Trade group pitches outdoor recreation industry as good for what’s ailing the economy

One big side effect of the coronavirus pandemic has been a rush to the great outdoors by people fed up with staying close to home. That’s created an explosion of visits to state and national parks and booming sales of boats, recreational vehicles and bicycles.

And the public’s enthusiasm to get away by heading outside has created a route to economic recovery for the outdoor recreation industry and communities, says a national trade organization that has submitted its ideas to the presidential campaigns.

The Outdoor Recreation Roundtable shared its report A Roadmap for a 21st Century Outdoor Recreation Economy Wednesday with the Donald Trump and Joe Biden campaigns.

“We had talked to both campaigns earlier in the year, before COVID,” said Jessica Turner, (the ORR executive director. “Then everything was on hold for COVID and this document had to sort of sit on ice a little bit. We needed to focus on our businesses and keeping our businesses afloat and safe.”

Then, the ORR took another look at the report to determine how the coronavirus pandemic and recession have altered the economic landscape.

“And also look at how much is really the same, how recreation can be a solution to a lot of the problems,” Turner said.

The industry group, which represents 32 national trade associations, released a survey of members in June that said 79% of the businesses responding had laid off or furloughed employees, 89% had seen sales drop and 89% had experienced problems with production and distribution of products.

The ORR’s suggestions to policy makers for getting the recreation industry back on sound fiscal footing include:

  • Addressing the $20 billion maintenance backlog on public lands and water;
  • Making recreation part of any plans for comprehensive infrastructure improvements;
  • Using veteran and youth conservation corps to build a more diverse outdoor workforce;
  • Promoting technical and vocational training and partnerships with local community colleges and universities.

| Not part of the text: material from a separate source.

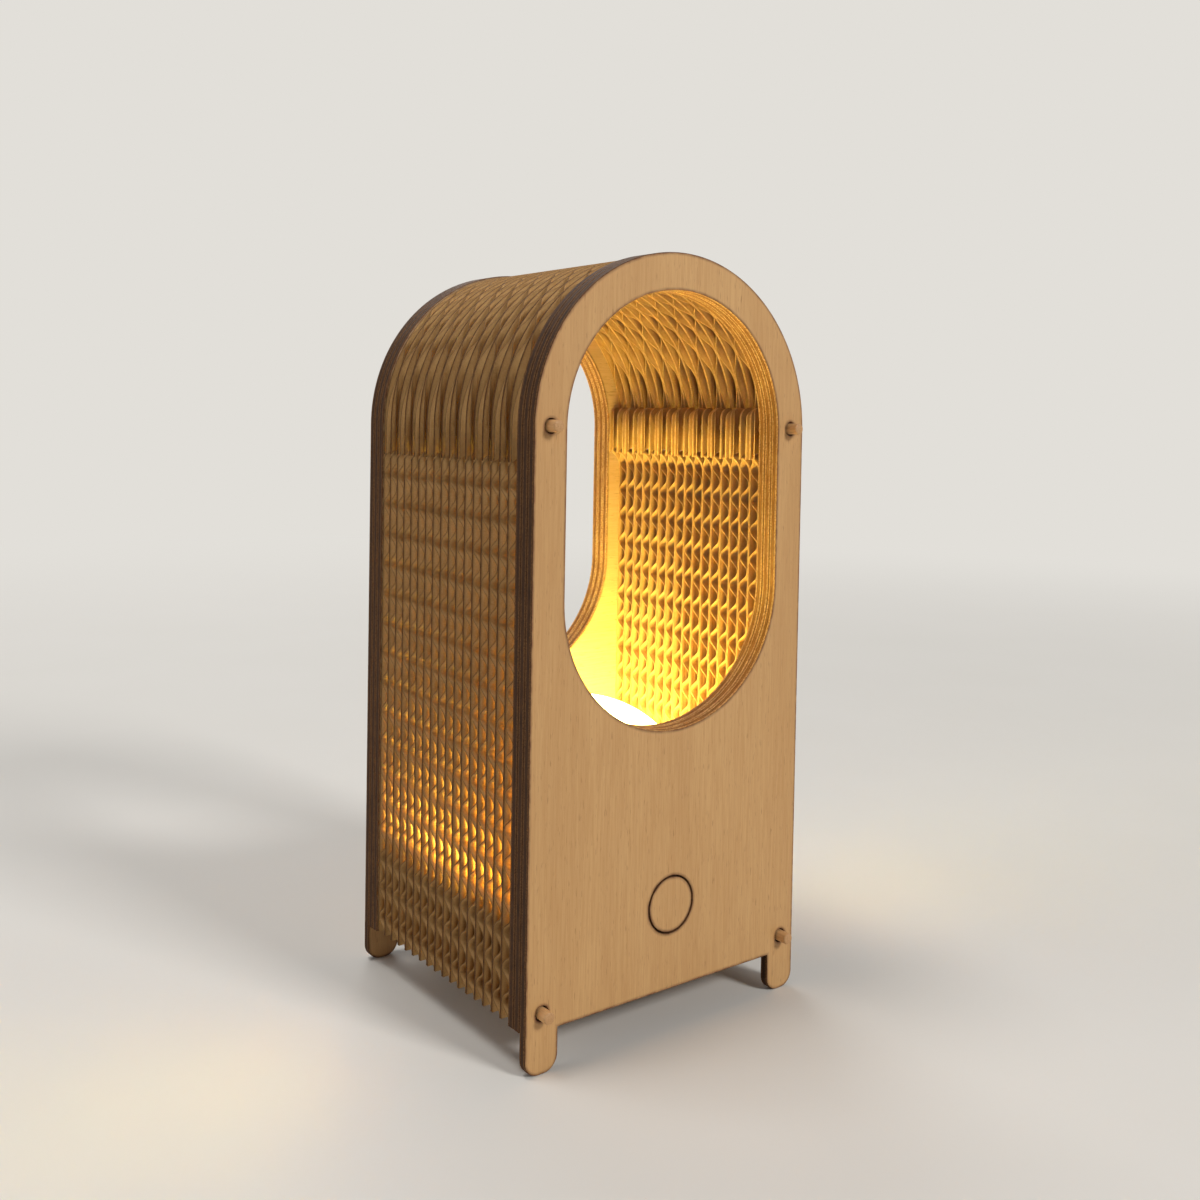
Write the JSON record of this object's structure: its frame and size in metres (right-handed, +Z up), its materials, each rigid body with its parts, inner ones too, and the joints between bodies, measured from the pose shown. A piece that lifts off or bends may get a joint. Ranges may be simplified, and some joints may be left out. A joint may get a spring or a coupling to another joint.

Before the pandemic, outdoor recreation accounted for 2.2% of the gross domestic product, according to the  U.S. Bureau of Economic Analysis in the Commerce Department. It supported 7.6 million direct jobs nationwide and generated $887 billion annually in consumer spending, the Outdoor Industry Association reports.

“We know we were growing faster than the economy as a whole before all of this and we’re seeing people flock to the outdoors like never before,” Turner said. “Our vehicles, gear and equipment are flying off the shelves.”

Fishing license sales are up 10% nationwide and even higher in individual states, based on information from state parks and wildlife agencies, Turner said.

In Colorado, visits to state parks jumped about 18% statewide this spring from last year and nearly 48% in the region that includes the Denver-Boulder metro area and several mountain communities east of the Continental Divide. In June, state parks logged a total of 3.2 million visitors, compared to 2.3 million in June 2019, said Colorado Parks and Wildlife spokesman Travis Duncan.

State park and national forest employees have reported bigger crowds and more problems with litter and vandalism, some of it attributed to first-time visitors to public lands who might be unaware of the rules.

Boat and recreational vehicle dealers are having trouble keeping their showrooms and warehouses stocked, Turner said. The businesses are seeing many new and younger buyers.

That has been the case at the Colorado Boat Center, said Ashley Smith, sales director and co-owner of the family-owned business in Johnstown.

“We’re probably 100% percent up from last year” in sales, Smith said. “In 30 years of  being in business, we’ve never experienced such a low inventory going into a new model year.”

With the pandemic, business could have gone either way, Smith said, with people deciding boats are a luxury item they can do without. Instead, people, many of them first-time customers, are looking for ways to recreate safely.

“From what I’ve experienced, many of them are families who would normally go on vacation during the summer or their kids would be in sports during the summer,” Smith said. “They’re looking for something active to do outside of the house.”

Turner said her organization is stressing that the outdoor recreation industry’s economic benefits have a far reach, extending to many small businesses, rural communities that are home to public lands and waterways and to several states where recreational vehicles and equipment are made. She said more than 90% of both boats and RVs are produced in the U.S.

In the case of the products and parts manufactured in other countries, the recreation industry has advocated lifting the tariffs imposed during the U.S.-China trade war because they are driving up costs for businesses and customers. Turner said while some companies are looking at shifting production to this country, others can’t easily make the change because of a lack of facilities or expertise.

“We rely on a free and fair global supply chain in order to have a stable business environment and that’s been significantly disrupted the past couple of years,” Turner said.